Once again the calendar has turned over to December and the Holiday Season is upon us. Along with it comes three hard facts: 1)Die Hard is most certainly a Christmas movie, 2) odds are we’ll EAT ALL THE FOOD and 3) money gets really tight and collecting overdue bills is harder than at any point in the year. So how can you make sure that the credit you extend is going to be repaid all while maintaining the spirit of the season?
For many companies December 31st marks the end of the fiscal year meaning accounts receivable staff are scrambling to get their accounts in order as sales people look to close the final few sales of the year. Combine this with the consumerism that marks the season you could be faced with a serious post-holiday accounts receivable hangover come January. The best way to avoid this is by setting up good processes to not only help out now, but to manage accounts receivable throughout the year.
When your sales people are closing that final sale of the year empower them to work with your accounts receivable department, as collaboration between these two teams can go a long way in preventing overdue customer accounts. The simplest way to do this to make use of credit applications and credit checks. We’ve explored credit applications in a previous blog post, but are going to reiterate their importance; these are first line defenders against overdue accounts because they gather large amounts of information crucial to the collection of bad debt. By using the data from a credit application you can better vet this, and if you combine it with mandatory credit checks you’ve got a powerful tool that will help to determine who to extend credit to and who not to. If they don’t pass the credit check your salesperson can still offer goods or services on a cash on delivery basis.
Always have a process in place to effectively manage all accounts receivable, especially during the month leading up to and directly after the Holiday Season. Anyone who works in accounting knows that while the taps flow in December they slow to a trickle come January. One way you can do this is by setting up a simple spreadsheet that tracks how many days an account has been in the receivables pile. Set reminders for yourself every fifteen or thirty days and follow up on the ones that are thirty days plus overdue; this is your call list. Next pick up the phone and call your customer, another letter or invoice will not suffice! Even if you don’t get anywhere on the first call your customer now knows you closely monitor your accounts. If you start to see accounts continue to age without being paid after 120 days it’s time to think about engaging a collection agency because as an account ages its collectability drops significantly.
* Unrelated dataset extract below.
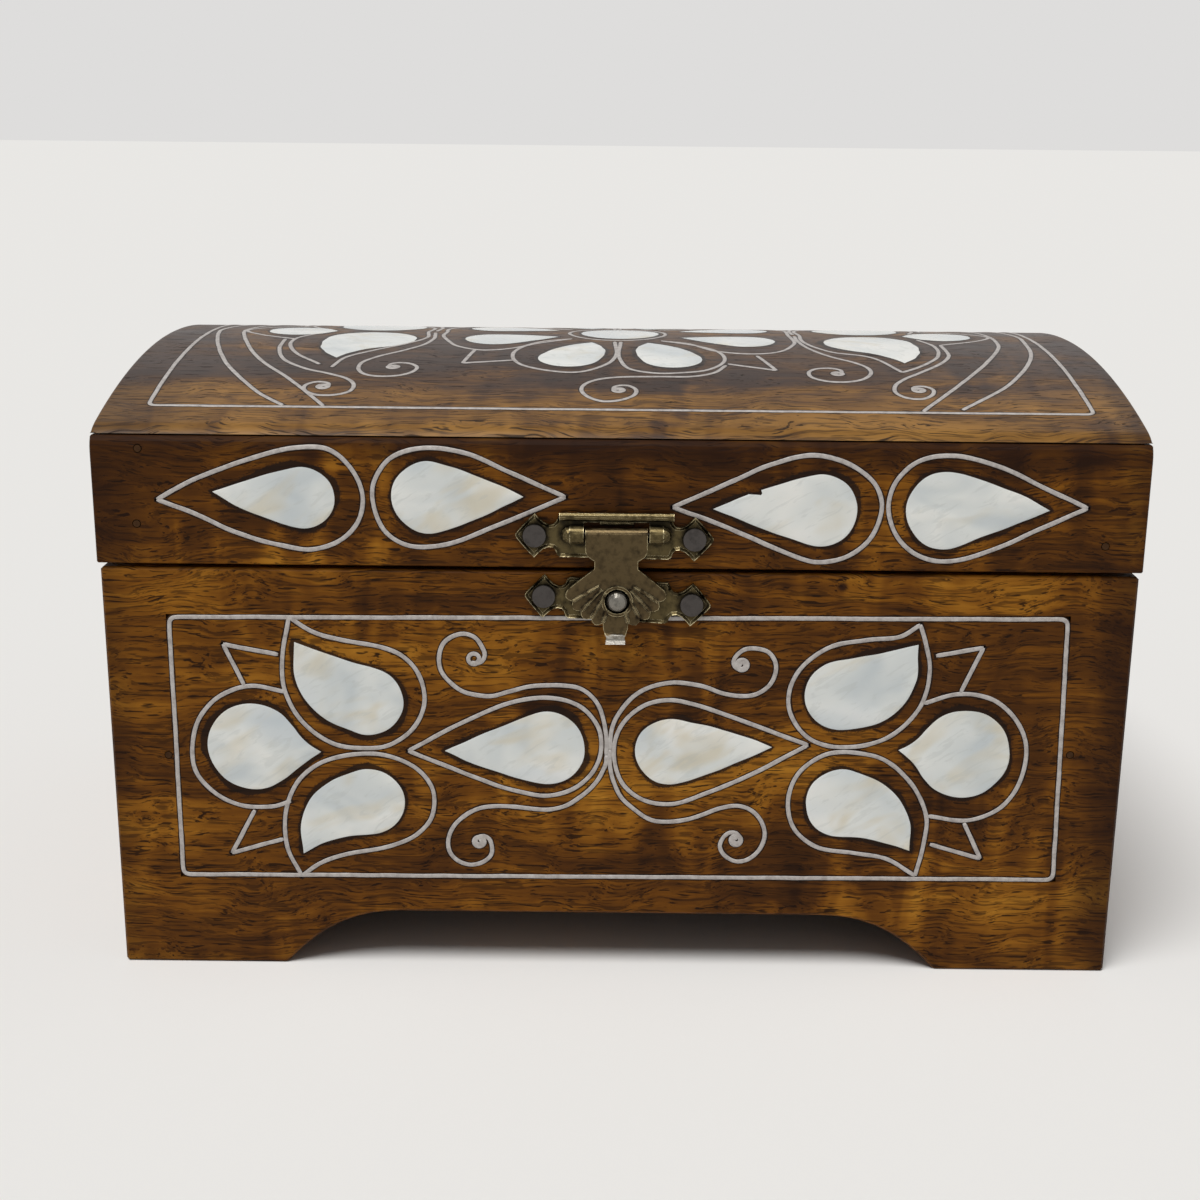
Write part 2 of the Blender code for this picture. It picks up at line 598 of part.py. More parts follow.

The Holiday Season is a magical time of year, but it is also financially stressful for consumers and companies alike. You can prevent yourself from a credit headache in the first quarter of the year by enacting strong credit management policies. Having your sales and accounts receivable staff collaborating and vetting potential customers with credit checks and credit applications. While keeping a list of calls you need to make for collections will help lower your risk of overdue customer accounts. These practices go a long way in helping to alleviate some of that stress caused by the Holidays and will keep your cash flow and profitability up!